- **YOUR GOAL**: Report only how many lines of the entries below contain the string "frame".

════════════════

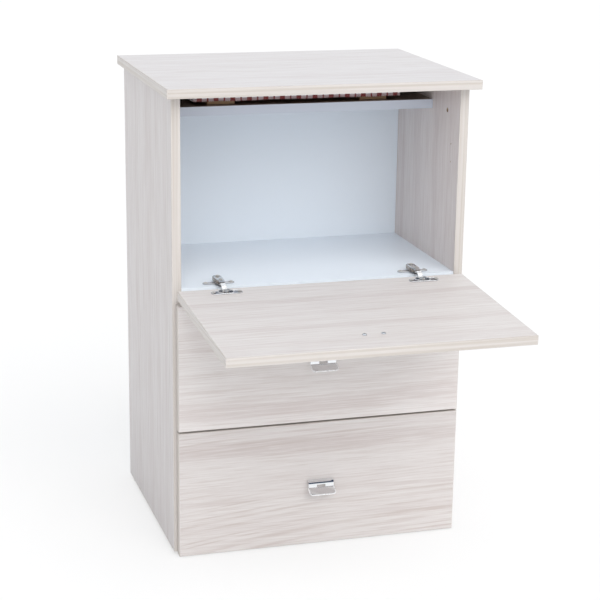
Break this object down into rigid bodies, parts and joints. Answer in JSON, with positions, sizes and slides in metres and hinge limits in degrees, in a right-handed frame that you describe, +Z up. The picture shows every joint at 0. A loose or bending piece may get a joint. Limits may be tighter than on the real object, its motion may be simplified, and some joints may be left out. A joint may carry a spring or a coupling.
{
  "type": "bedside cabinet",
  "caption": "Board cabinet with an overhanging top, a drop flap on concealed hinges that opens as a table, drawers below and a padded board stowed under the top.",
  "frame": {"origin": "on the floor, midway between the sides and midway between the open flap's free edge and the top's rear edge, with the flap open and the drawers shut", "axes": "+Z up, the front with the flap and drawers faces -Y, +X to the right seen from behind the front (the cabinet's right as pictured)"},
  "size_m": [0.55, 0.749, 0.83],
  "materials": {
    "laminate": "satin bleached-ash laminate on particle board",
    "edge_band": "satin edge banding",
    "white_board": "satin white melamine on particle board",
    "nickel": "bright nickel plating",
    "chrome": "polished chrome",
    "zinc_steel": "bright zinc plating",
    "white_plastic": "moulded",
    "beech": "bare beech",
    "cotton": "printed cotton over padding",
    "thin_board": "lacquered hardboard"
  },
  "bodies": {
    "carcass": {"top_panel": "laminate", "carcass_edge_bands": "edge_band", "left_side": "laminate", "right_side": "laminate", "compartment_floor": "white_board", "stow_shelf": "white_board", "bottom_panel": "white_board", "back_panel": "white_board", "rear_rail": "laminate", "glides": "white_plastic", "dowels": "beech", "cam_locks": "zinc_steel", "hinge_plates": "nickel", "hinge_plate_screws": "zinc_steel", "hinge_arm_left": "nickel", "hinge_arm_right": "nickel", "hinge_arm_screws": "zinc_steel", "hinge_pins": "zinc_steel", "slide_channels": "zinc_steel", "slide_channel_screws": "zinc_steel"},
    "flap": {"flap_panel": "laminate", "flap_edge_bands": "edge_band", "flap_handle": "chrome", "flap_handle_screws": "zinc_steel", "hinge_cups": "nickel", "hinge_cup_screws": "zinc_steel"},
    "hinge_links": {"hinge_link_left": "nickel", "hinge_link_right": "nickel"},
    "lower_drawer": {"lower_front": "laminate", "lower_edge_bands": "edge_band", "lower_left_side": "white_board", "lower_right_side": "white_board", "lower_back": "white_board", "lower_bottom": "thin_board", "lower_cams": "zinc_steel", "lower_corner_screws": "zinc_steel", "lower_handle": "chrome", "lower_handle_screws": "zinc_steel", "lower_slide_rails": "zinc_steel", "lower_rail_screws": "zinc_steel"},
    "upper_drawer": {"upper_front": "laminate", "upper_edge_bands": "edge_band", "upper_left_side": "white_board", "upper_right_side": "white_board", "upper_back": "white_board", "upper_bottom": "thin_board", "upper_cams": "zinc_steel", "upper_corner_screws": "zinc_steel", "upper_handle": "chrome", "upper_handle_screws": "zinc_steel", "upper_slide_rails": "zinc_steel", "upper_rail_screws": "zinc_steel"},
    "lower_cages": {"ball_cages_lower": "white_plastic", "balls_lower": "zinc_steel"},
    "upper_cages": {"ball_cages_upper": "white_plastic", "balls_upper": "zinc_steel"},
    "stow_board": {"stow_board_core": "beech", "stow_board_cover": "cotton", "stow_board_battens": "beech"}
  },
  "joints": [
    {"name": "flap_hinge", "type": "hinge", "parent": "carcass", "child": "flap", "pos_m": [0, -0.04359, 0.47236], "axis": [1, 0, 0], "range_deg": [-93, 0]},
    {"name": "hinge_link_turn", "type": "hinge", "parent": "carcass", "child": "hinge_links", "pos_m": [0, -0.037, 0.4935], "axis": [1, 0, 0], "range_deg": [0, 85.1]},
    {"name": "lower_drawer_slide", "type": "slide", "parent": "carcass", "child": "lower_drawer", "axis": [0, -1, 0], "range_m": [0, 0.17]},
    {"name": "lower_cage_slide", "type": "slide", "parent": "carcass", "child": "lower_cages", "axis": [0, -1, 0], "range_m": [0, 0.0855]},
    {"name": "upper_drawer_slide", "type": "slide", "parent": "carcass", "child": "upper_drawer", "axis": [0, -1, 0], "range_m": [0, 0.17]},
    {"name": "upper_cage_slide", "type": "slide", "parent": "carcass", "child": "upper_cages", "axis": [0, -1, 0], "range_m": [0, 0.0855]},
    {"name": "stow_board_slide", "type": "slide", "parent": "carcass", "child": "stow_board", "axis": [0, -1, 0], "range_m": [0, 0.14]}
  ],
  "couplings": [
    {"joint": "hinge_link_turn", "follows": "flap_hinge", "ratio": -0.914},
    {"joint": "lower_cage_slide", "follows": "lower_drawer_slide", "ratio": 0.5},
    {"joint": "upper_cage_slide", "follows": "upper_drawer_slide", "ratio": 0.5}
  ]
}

════════════════

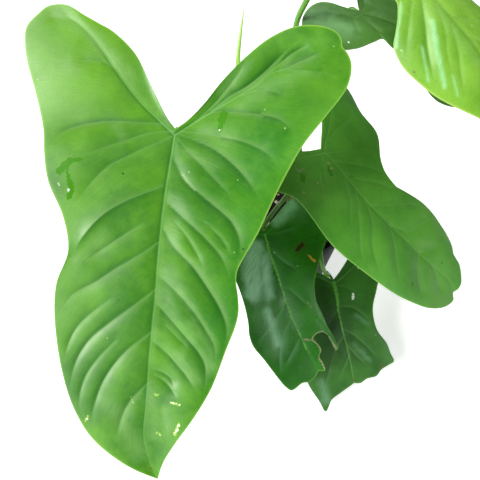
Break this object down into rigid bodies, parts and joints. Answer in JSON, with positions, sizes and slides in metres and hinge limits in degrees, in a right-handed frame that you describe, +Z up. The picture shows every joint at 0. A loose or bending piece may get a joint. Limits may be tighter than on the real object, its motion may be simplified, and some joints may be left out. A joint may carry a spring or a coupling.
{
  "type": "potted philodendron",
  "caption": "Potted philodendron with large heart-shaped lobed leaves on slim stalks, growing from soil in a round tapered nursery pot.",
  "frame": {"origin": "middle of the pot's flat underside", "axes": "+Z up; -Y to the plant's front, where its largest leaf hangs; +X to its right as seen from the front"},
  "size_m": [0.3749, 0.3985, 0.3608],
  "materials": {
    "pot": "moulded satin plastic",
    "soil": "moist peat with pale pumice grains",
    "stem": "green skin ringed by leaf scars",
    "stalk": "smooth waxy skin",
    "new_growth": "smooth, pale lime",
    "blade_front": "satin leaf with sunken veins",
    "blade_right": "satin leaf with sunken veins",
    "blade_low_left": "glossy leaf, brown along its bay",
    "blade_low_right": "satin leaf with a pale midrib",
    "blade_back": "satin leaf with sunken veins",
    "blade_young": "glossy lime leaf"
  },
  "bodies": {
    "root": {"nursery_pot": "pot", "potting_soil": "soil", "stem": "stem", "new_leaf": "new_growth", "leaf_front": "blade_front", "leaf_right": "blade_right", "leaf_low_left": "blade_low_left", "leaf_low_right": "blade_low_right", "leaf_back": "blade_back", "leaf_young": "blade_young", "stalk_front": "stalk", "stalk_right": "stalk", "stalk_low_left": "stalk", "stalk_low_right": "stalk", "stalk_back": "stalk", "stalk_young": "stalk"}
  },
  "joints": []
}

════════════════

- **RESULT OF THIS EXERCISE**: 4